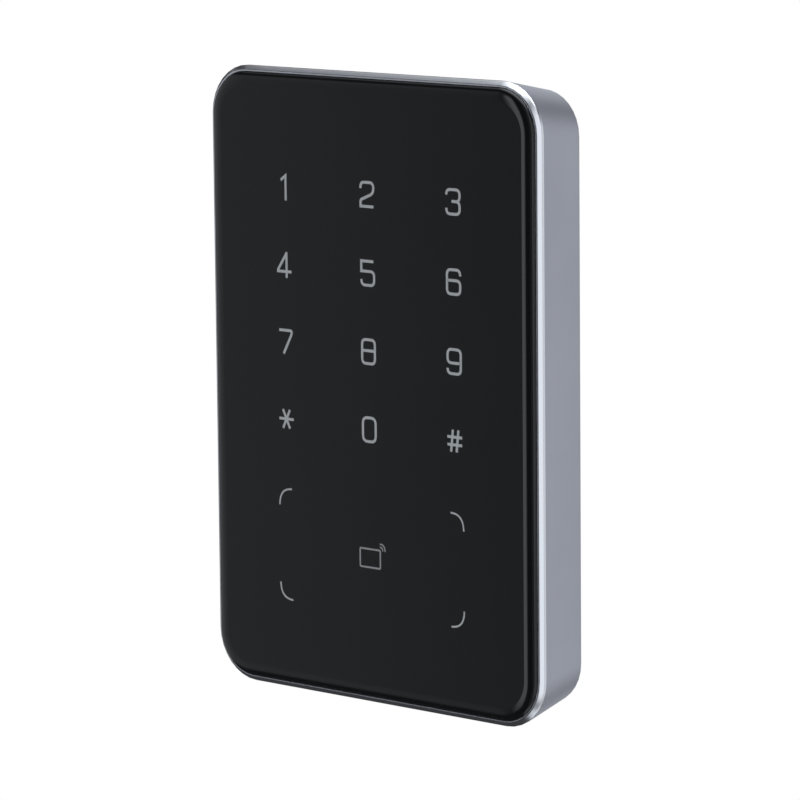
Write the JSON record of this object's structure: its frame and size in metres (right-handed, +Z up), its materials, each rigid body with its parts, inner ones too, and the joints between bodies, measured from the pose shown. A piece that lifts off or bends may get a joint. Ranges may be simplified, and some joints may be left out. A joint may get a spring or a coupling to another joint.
{
  "type": "keypad access reader",
  "caption": "Slim wall-mounted access reader with a black glass touch keypad over a card-reading area, in a silver metal frame on a hook-on wall plate.",
  "frame": {"origin": "middle of the wall plate's back face, on the wall", "axes": "+X to the right seen from the front, +Z up, -Y out of the wall towards the user; the wall is the plane y = 0"},
  "size_m": [0.086, 0.0164, 0.123],
  "materials": {
    "frame_metal": "fine sand-blasted satin, with a bright polished chamfer round the face",
    "front_glass": "black-backed tempered glass, glossy, opaque",
    "black_tape": "black foam bonding tape and printed film",
    "clear_acrylic": "clear acrylic light guide",
    "led_white": "white lamp body",
    "board_green": "glass-fibre circuit board under green solder mask",
    "chip_black": "black moulded epoxy",
    "black_plastic": "black moulded plastic, fine texture",
    "coil_copper": "enamelled copper wire",
    "ferrite_grey": "dark grey ferrite",
    "bright_can": "bright metal can",
    "terminal_green": "green moulded plastic",
    "screw_steel": "bright zinc-plated steel",
    "seal_rubber": "dark grey rubber",
    "membrane_white": "white vent membrane",
    "plate_steel": "zinc-plated sheet steel"
  },
  "bodies": {
    "wall_bracket": {"wall_plate": "plate_steel", "cable_grommet": "seal_rubber", "press_nut": "screw_steel"},
    "reader": {"metal_frame": "frame_metal", "front_glass": "front_glass", "bonding_tape": "black_tape", "symbol_film": "black_tape", "light_guide": "clear_acrylic", "key_led_1": "led_white", "key_led_2": "led_white", "key_led_3": "led_white", "key_led_4": "led_white", "key_led_5": "led_white", "key_led_6": "led_white", "key_led_7": "led_white", "key_led_8": "led_white", "touch_board": "board_green", "main_board": "board_green", "touch_controller": "chip_black", "main_controller": "chip_black", "card_reader_chip": "chip_black", "bus_driver": "chip_black", "voltage_regulator": "chip_black", "sounder": "chip_black", "carrier_frame": "black_plastic", "rear_cover": "black_plastic", "board_header": "black_plastic", "tamper_switch_body": "black_plastic", "antenna_coil": "coil_copper", "ferrite_sheet": "ferrite_grey", "power_inductor": "ferrite_grey", "clock_crystal": "bright_can", "bulk_capacitor": "bright_can", "terminal_block": "terminal_green", "board_screw_1": "screw_steel", "board_screw_2": "screw_steel", "board_screw_3": "screw_steel", "board_screw_4": "screw_steel", "cover_screw_1": "screw_steel", "cover_screw_2": "screw_steel", "cover_screw_3": "screw_steel", "cover_screw_4": "screw_steel", "tamper_spring": "screw_steel", "perimeter_seal": "seal_rubber", "vent_membrane": "membrane_white"},
    "security_screw": {"security_screw": "screw_steel"},
    "tamper_plunger": {"tamper_plunger": "black_plastic"}
  },
  "joints": [
    {"name": "reader_swing", "type": "hinge", "parent": "wall_bracket", "child": "reader", "pos_m": [0, -0.0032, 0.056], "axis": [-1, 0, 0], "range_deg": [0, 22]},
    {"name": "security_screw_travel", "type": "slide", "parent": "wall_bracket", "child": "security_screw", "axis": [0, 0, -1], "range_m": [0, 0.003]},
    {"name": "tamper_press", "type": "slide", "parent": "reader", "child": "tamper_plunger", "axis": [0, 1, 0], "range_m": [0, 0.0015], "stiffness_N_per_m": 150, "springref_m": 0.004, "deforming": ["tamper_spring"]}
  ]
}
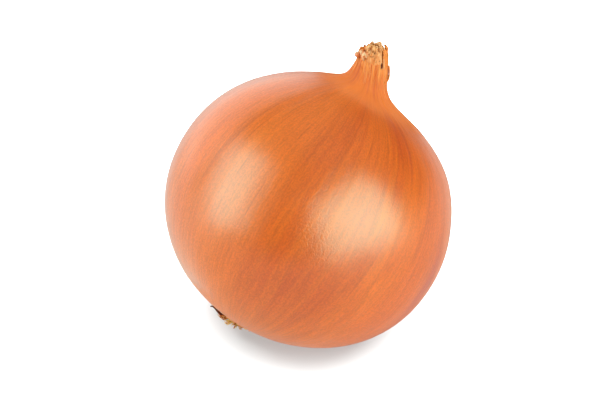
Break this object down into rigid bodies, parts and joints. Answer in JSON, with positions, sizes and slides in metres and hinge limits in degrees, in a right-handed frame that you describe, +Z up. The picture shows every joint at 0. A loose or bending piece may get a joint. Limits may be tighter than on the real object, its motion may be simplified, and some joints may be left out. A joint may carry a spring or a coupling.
{
  "type": "onion",
  "caption": "Dry brown onion bulb with a short withered neck and a tuft of dried roots, resting tilted on its side.",
  "frame": {"origin": "centre of the flat rest spot on the side of the bulb", "axes": "+Z up, away from the surface the onion rests on; +X the way the neck leans"},
  "size_m": [0.0785, 0.08, 0.084],
  "materials": {
    "papery_skin": "satin dry onion skin, orange brown",
    "dry_leaf": "matte withered leaf, straw yellow",
    "dry_root": "matte dried root fibre, brown"
  },
  "bodies": {
    "root": {"bulb": "papery_skin", "skin_curl": "papery_skin", "leaf_end_1": "dry_leaf", "leaf_end_2": "dry_leaf", "leaf_end_3": "dry_leaf", "root_1": "dry_root", "root_2": "dry_root", "root_3": "dry_root", "root_4": "dry_root", "root_5": "dry_root", "root_6": "dry_root", "root_7": "dry_root"}
  },
  "joints": []
}
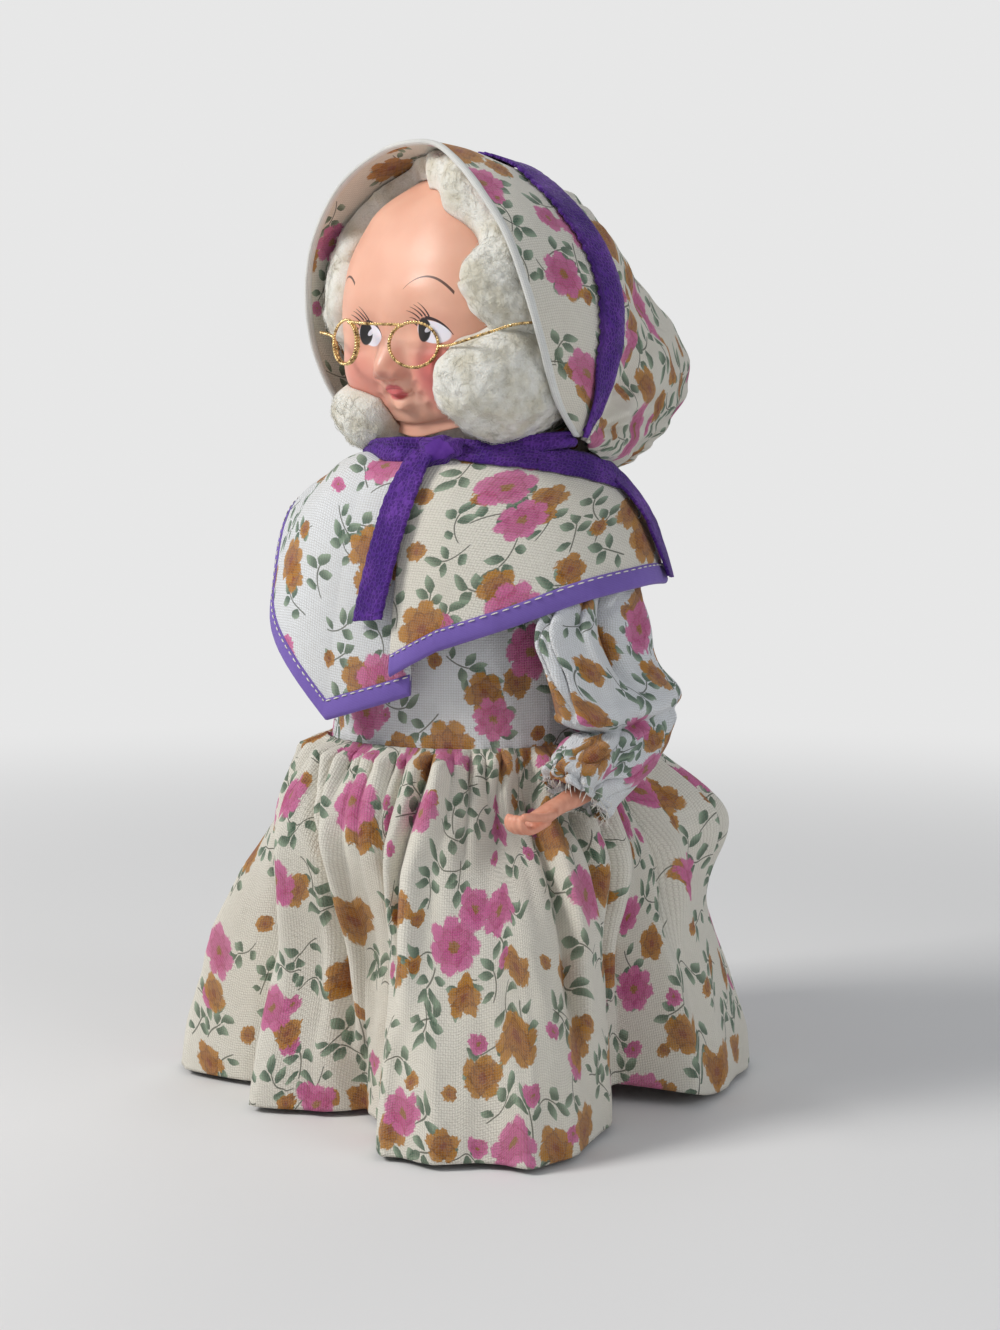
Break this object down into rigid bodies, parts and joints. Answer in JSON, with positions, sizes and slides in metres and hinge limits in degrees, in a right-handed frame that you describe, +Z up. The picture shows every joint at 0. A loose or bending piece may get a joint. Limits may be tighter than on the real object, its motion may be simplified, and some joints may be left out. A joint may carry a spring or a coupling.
{
  "type": "craft granny doll",
  "caption": "Standing craft granny doll in a floral dress, cape collar and tied bonnet; its head, arms, hands and wire spectacles move.",
  "frame": {"origin": "centre of the base disc's underside", "axes": "+Z up, the doll faces -Y, +X towards its left hand"},
  "size_m": [0.1697, 0.1638, 0.2981],
  "materials": {
    "floral cotton": "printed plain weave",
    "plain cotton": "plain weave",
    "lavender binding": "folded bias tape with running stitch",
    "purple lace": "lace ribbon",
    "peach vinyl": "moulded and painted vinyl",
    "cotton wool": "teased cotton wool",
    "gold wire": "bent wire",
    "white foam": "craft foam",
    "birch dowel": "plain",
    "pink base": "glossy",
    "black stud": "press stud",
    "white padding": "padded wire"
  },
  "bodies": {
    "body": {"base_disc": "pink base", "body_core": "white foam", "neck_dowel": "birch dowel", "bodice": "plain cotton", "skirt": "floral cotton", "collar_left": "floral cotton", "collar_right": "floral cotton", "binding_left": "lavender binding", "binding_right": "lavender binding", "neck_snap": "black stud", "tie_knot": "purple lace", "tie_tail_left": "purple lace", "tie_tail_right": "purple lace"},
    "head": {"head_ball": "white foam", "face_mask": "peach vinyl", "hair_top": "cotton wool", "hair_side_left": "cotton wool", "hair_side_right": "cotton wool", "hair_jaw_left": "cotton wool", "hair_jaw_right": "cotton wool", "hair_nape": "cotton wool", "bonnet_brim": "floral cotton", "bonnet_crown": "floral cotton", "bonnet_band": "purple lace", "tie_band": "purple lace"},
    "spectacles": {"spectacles": "gold wire"},
    "left_arm": {"arm_left": "white padding", "sleeve_left": "floral cotton"},
    "right_arm": {"arm_right": "white padding", "sleeve_right": "floral cotton"},
    "left_hand": {"hand_left": "peach vinyl"},
    "right_hand": {"hand_right": "peach vinyl"}
  },
  "joints": [
    {"name": "neck_turn", "type": "hinge", "parent": "body", "child": "head", "pos_m": [0, 0, 0.2045], "axis": [0, 0, 1], "range_deg": [-30, 30]},
    {"name": "spectacles_off", "type": "slide", "parent": "head", "child": "spectacles", "axis": [0, -0.9781, -0.2079], "range_m": [0, 0.045]},
    {"name": "left_shoulder", "type": "hinge", "parent": "body", "child": "left_arm", "pos_m": [0.0512, 0.01, 0.163], "axis": [-1, 0, 0], "range_deg": [0, 16]},
    {"name": "right_shoulder", "type": "hinge", "parent": "body", "child": "right_arm", "pos_m": [-0.0512, 0.01, 0.163], "axis": [-1, 0, 0], "range_deg": [0, 16]},
    {"name": "left_wrist", "type": "hinge", "parent": "left_arm", "child": "left_hand", "pos_m": [0.0612, -0.01283, 0.10275], "axis": [0.0643, -0.9177, -0.3921], "range_deg": [-60, 60]},
    {"name": "right_wrist", "type": "hinge", "parent": "right_arm", "child": "right_hand", "pos_m": [-0.0668, 0.01092, 0.09515], "axis": [-0.3349, -0.4884, -0.8058], "range_deg": [-60, 60]}
  ]
}
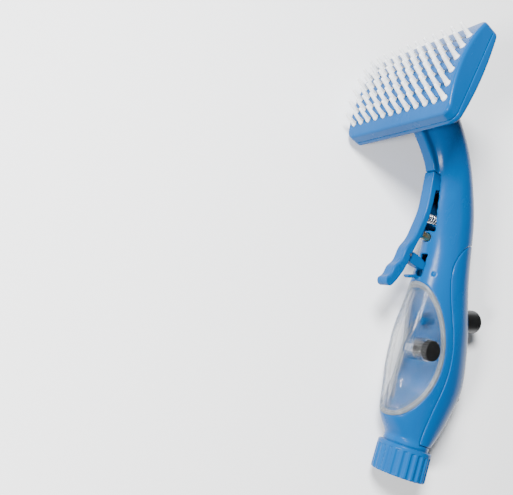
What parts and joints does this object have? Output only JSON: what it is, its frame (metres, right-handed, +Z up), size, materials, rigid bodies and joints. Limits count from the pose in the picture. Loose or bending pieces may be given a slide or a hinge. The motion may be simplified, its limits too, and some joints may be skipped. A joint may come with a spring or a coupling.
{
  "type": "handheld bath sprayer",
  "caption": "Handheld pet bath sprayer lying on its side: bristled spray head on a gooseneck handle with squeeze trigger, clear soap tank, soap pump button and swivel hose collar.",
  "frame": {"origin": "centre of the bounding box on the floor that the sprayer lies on", "axes": "+Z up from the floor, +Y along the handle from the hose collar towards the head, -X the way the bristles and the trigger face"},
  "size_m": [0.1434, 0.2868, 0.0969],
  "materials": {
    "shell_blue": "glossy moulded ABS, bright azure",
    "tank_clear": "clear moulded plastic",
    "bristle_white": "soft white moulded rubber",
    "soft_black": "satin black moulded rubber",
    "button_black": "black moulded plastic",
    "seal_grey": "translucent grey seal",
    "seal_black": "black seal rubber",
    "brass": "turned brass",
    "steel": "bright stainless steel",
    "hose_white": "milky soft hose",
    "valve_white": "natural acetal"
  },
  "bodies": {
    "handle": {"main_housing": "shell_blue", "back_cover": "shell_blue", "cover_screws": "steel", "inlet_spigot": "valve_white", "filter_screen": "steel", "supply_tube": "hose_white", "valve_body": "valve_white", "valve_gland": "brass", "valve_spring": "steel", "outlet_tube": "hose_white", "spray_face_plate": "shell_blue", "bristle_pad": "bristle_white", "head_gasket": "seal_black", "head_rear_shell": "shell_blue", "neck_seal": "seal_black", "trigger_pin": "steel", "trigger_spring": "steel", "spring_seat": "shell_blue", "soap_tank": "tank_clear", "tank_gasket": "seal_grey", "filler_neck": "tank_clear", "dip_tube": "hose_white", "pump_barrel": "valve_white", "button_spring": "steel", "button_guide": "button_black", "pump_check_ball": "steel", "soap_hose": "hose_white"},
    "collar": {"collar_nut": "shell_blue", "inlet_washer": "seal_black"},
    "trigger": {"trigger": "shell_blue", "latch_pin": "steel"},
    "lock_latch": {"lock_latch": "shell_blue"},
    "valve_stem": {"valve_stem": "brass", "valve_stem_seal": "seal_black"},
    "soap_button": {"soap_button": "button_black", "pump_piston": "valve_white", "piston_seal": "seal_black"},
    "filler_plug": {"filler_plug": "soft_black"}
  },
  "joints": [
    {"name": "trigger_squeeze", "type": "hinge", "parent": "handle", "child": "trigger", "pos_m": [0.0105, 0.0528, 0.0325], "axis": [0.281, -0.027, 0.9593], "range_deg": [0, 8], "stiffness_Nm_per_rad": 0.5, "springref_deg": -11.46, "deforming": ["trigger_spring"]},
    {"name": "valve_push", "type": "slide", "parent": "handle", "child": "valve_stem", "axis": [0.9597, 0.0079, -0.2809], "range_m": [0, 0.0056], "deforming": ["valve_spring"]},
    {"name": "latch_swing", "type": "hinge", "parent": "trigger", "child": "lock_latch", "pos_m": [-0.00715, -0.00432, 0.03607], "axis": [-0.281, 0.027, -0.9593], "range_deg": [0, 12]},
    {"name": "soap_press", "type": "slide", "parent": "handle", "child": "soap_button", "axis": [-0.9163, -0.3048, 0.2598], "range_m": [0, 0.0045], "stiffness_N_per_m": 500, "springref_m": -0.004, "deforming": ["button_spring"]},
    {"name": "collar_turn", "type": "hinge", "parent": "handle", "child": "collar", "pos_m": [0.03642, -0.13491, 0.01963], "axis": [0, 0.9996, 0.0281], "continuous": true},
    {"name": "plug_pull", "type": "slide", "parent": "handle", "child": "filler_plug", "axis": [0.281, -0.027, 0.9593], "range_m": [0, 0.014]}
  ],
  "couplings": [
    {"joint": "valve_push", "follows": "trigger_squeeze", "m_per_rad": 0.039}
  ]
}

# WHAT YOU ARE ASKED TO DO:
From the entries above, copy every line that holds the word "parts".

# COMPLETE OUTPUT:
Write the JSON record of this object's structure: its frame and size in metres (right-handed, +Z up), its materials, each rigid body with its parts, inner ones too, and the joints between bodies, measured from the pose shown. A piece that lifts off or bends may get a joint. Ranges may be simplified, and some joints may be left out. A joint may get a spring or a coupling to another joint.
Break this object down into rigid bodies, parts and joints. Answer in JSON, with positions, sizes and slides in metres and hinge limits in degrees, in a right-handed frame that you describe, +Z up. The picture shows every joint at 0. A loose or bending piece may get a joint. Limits may be tighter than on the real object, its motion may be simplified, and some joints may be left out. A joint may carry a spring or a coupling.
Break this object down into rigid bodies, parts and joints. Answer in JSON, with positions, sizes and slides in metres and hinge limits in degrees, in a right-handed frame that you describe, +Z up. The picture shows every joint at 0. A loose or bending piece may get a joint. Limits may be tighter than on the real object, its motion may be simplified, and some joints may be left out. A joint may carry a spring or a coupling.
What parts and joints does this object have? Output only JSON: what it is, its frame (metres, right-handed, +Z up), size, materials, rigid bodies and joints. Limits count from the pose in the picture. Loose or bending pieces may be given a slide or a hinge. The motion may be simplified, its limits too, and some joints may be skipped. A joint may come with a spring or a coupling.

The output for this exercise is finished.